“Spanish Stonehenge” Revealed by Drought
While the drought isn’t good news, the fact that the stones are visible has some researchers racing to study them.
Drought in Spain has dropped the Valdecanas reservoir to 28% of its typical capacity, revealing an ancient stone circle that was once fully submerged.
The Dolmen of Guadalperal, also known as the “Spanish Stonehenge,” is a circle of dozens of large stones that are estimated to date to around 5,000 BC. The site was discovered in 1926 by German archaeologist Hugo Obermaier, but a 1963 development project flooded the area, submerging the prehistoric site. While drought isn’t good news, the fact that the stones are visible has some researchers racing to study them.

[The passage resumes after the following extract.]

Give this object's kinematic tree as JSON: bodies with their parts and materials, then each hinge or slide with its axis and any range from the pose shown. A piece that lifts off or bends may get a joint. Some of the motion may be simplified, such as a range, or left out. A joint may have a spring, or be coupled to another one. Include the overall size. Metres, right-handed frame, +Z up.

“It's a surprise, it's a rare opportunity to be able to access it,” said archaeologist Enrique Cedillo from Madrid's Complutense University.
But farmers in the area aren’t quite as excited about the stone circle’s emergence. Farmer Jose Manuel Comendador told Reuters, “There hasn't been enough rain since the spring... There is no water for the livestock and we have to transport it in.”
Spain is experiencing its worst drought in 1,200 years, and the climate crisis is resulting in less winter rain to replenish the area, according to a study published in the journal Nature Geoscience.